Have you ever wondered what could some of the great tragedies in life be? As I considered the question, the following three tragedies topped my list. Without any hint of doubt, most of us would agree that the loss of someone dear to us could be the greatest of all tragedies in life. The reason for that is obvious: the feeling of loss of a dear one is more often than not irreparable, and the dear one, irreplaceable. The only thing that might survive is the memory of that person. The closer the person is to us, the greater the memories, and as a result, the greater the amount of pain and grief caused by the loss. I have experienced a few deaths in my extended family and I know what death could bring upon the lives of the surviving family members. One of my uncles and his family were crushed by my cousin’s unexpected death at quite a young age. Similarly, the death of my grandmother had literally led to the death of my grandfather – He just didn’t want to live after he lost his wife, and he fasted to death. These kinds of experiences are not unique to me; either you or people from your life might have been terribly affected by the death of their dear ones. The confusion, shock, and emptiness of the loss conglomerate and present a bitter pill of reality to swallow; and such pill, many people reckon, to be so bitter that they would rather count their own death to be less bitter, just like my grandpa did.

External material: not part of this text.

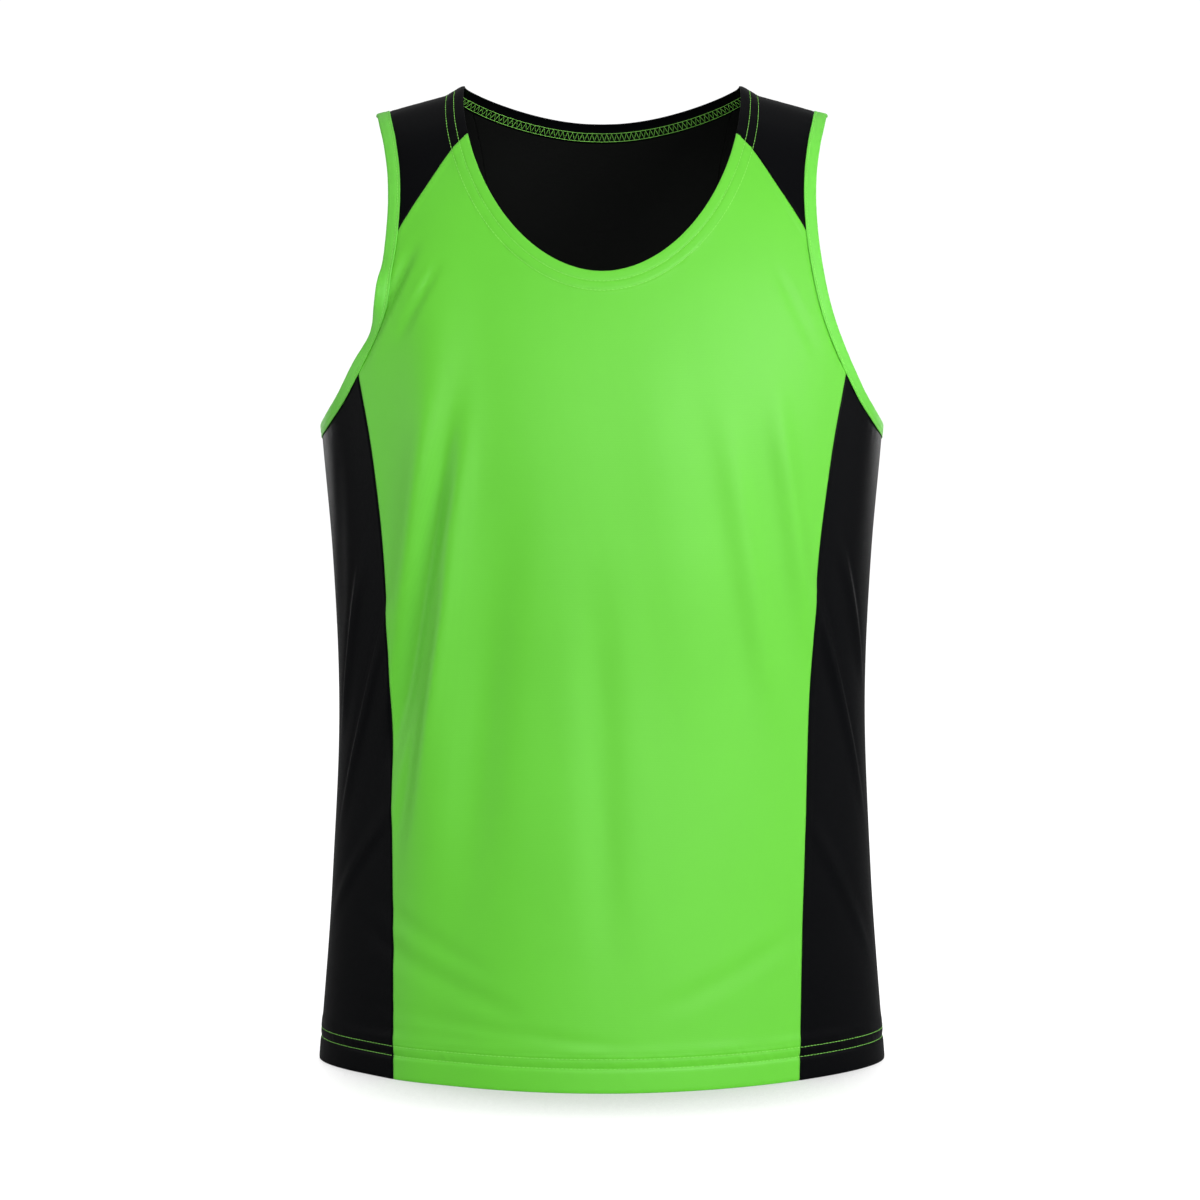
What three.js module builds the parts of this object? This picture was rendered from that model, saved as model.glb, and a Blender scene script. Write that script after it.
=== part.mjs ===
// Athletic singlet, hollow and filled out as if worn. Millimetres, +Z up, front towards -Y.
// The origin lies midway between the two shoulder points at the neck, where the wearer holds it up.
import * as THREE from 'three';

const SIZE = {
  wall: 1.5,               // thickness of one cloth wall
  seam_gap: 0.3,           // space left between neighbouring pieces
  neck_half_width: 98,
  neck_front_drop: 147,
  neck_back_drop: 15,
  neck_stand: 3.2,         // how far the neck edge stands above the straight shoulder line
  neck_stand_width: 14,
  ridge_half_width: 153.3, // shoulder line, from the centre to the armhole binding
  side_drop: 250,          // panels end here under the arm
  hem_half_width: 137.5,   // from the centre to the front side seam, at the hem
  hem_twist: -4.9,         // sideways drift of the cloth at centre front, from armhole to hem
  hem_depth: 22,
  hem_turning: 1,          // extra thickness of the turned hem
  hem_step: 1.5,
  binding_width: 8.5,
  binding_lift: 0.4,       // how far the binding stands above the panels
  binding_roll: 0.9,       // rounding of its folded edge
};

const SHAPE = {
  neck_front_power: 1.94,  // 2 would make the front neck an ellipse
  neck_back_power: 1.2,
  ridge_softness: 45,      // rounds the shoulder slope off across the centre
  fold_fade: 0.35,         // folds die away this close to the side of the body
};

// Level sections of the filled body. `below` is the distance under the shoulder line at the neck,
// `front` and `back` reach from the middle plane, `full` swells (or pinches) the corners of the
// oval and `slope` is the fall of the section towards the arm.
const SECTIONS = [
  { name: 'ridge', below: 0, half_width: 190, front: 0, back: 0, full: 0, slope: 0.285 },
  { name: 'crown', below: 6, half_width: 192, front: 27, back: 26, full: 0, slope: 0.285 },
  { name: 'strap', below: 28, half_width: 196, front: 56, back: 54, full: 0.05, slope: 0.25 },
  { name: 'collar', below: 70, half_width: 201, front: 82, back: 80, full: 0.12, slope: 0.19 },
  { name: 'chest', below: 135, half_width: 204, front: 106, back: 100, full: 0.16, slope: 0.09 },
  { name: 'bust', below: 205, half_width: 202.2, front: 119, back: 110, full: 0.16, slope: 0.01 },
  { name: 'underarm', below: 243, half_width: 199.6, front: 122, back: 112, full: 0.14, slope: 0 },
  { name: 'rib', below: 330, half_width: 191.9, front: 122, back: 109, full: 0.06, slope: 0 },
  { name: 'waist', below: 437, half_width: 187.3, front: 118, back: 104, full: -0.05, slope: 0 },
  { name: 'hip', below: 560, half_width: 191.7, front: 121, back: 106, full: -0.17, slope: 0 },
  { name: 'hem', below: 691, half_width: 201.3, front: 128, back: 112, full: -0.24, slope: 0 },
];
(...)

Closely following the tragedy caused by death is the tragedy caused by loneliness, which in a way seems like the foretaste of death. In fact, recently, a report on social isolation and its impacts on mortality in the TIME magazine makes it clear that social isolation, which is closely related to the feeling of loneliness, leads to early deaths. There are quite a few studies on loneliness and how the “progress” that we boast of has indeed led us to loneliness and isolation. Instead of having more time on our hands to spend with our near and dear ones, and to pursue the hobbies that we like, our lives have become cogs in the great money-making-machine. Some of us are in the illusion that we are connected more than ever through social media such as Facebook, Twitter, etc., but the fact of the matter is that we are so superficially connected that our deeper longing for love and communion are far from being met. The Atlantic has published a thought provoking article, entitled: “Is Facebook Making Us Lonely?”, which speaks to that fact. The article points out that “new research suggests that we have never been lonelier (or more narcissistic) – and that this loneliness is making us mentally and physically ill.”
In addition to the two tragedies that I have mentioned, another grave tragedy of life, in my opinion, is the loss of the ability to feel – be it with someone, or for someone. Being able to feel with someone is nothing but having compassion. Marcus Borg in his Meeting Jesus Again for the First Time, talking about the importance of compassion in the life and work of Jesus, parses the word and maintains that compassion “means feeling the feelings of somebody in a visceral way, at a level somewhere below the level of the head.” He adds that compassion is commonly associated with feeling the suffering of somebody else and being moved by that suffering to do something. That means this ability of being able to feel the joys or sorrows of others is what enables us to move beyond ourselves and consider the good of others. Further, Borg drives home the point that “to be compassionate” is what is meant by the New Testament command “to love.” Love and compassion, therefore, seem to serve as antidote to the narcissistic drives that we are forced to foster by the media and the great money-making-machine. Dalai Lama said it well: “Love and compassion are necessities, not luxuries. Without them humanity cannot survive.” Drawing on the words of the Dalai Lama, it seems to me that the day we cease to be compassionate and to love, we cease to exist as humanity, and that, is indeed a great tragedy.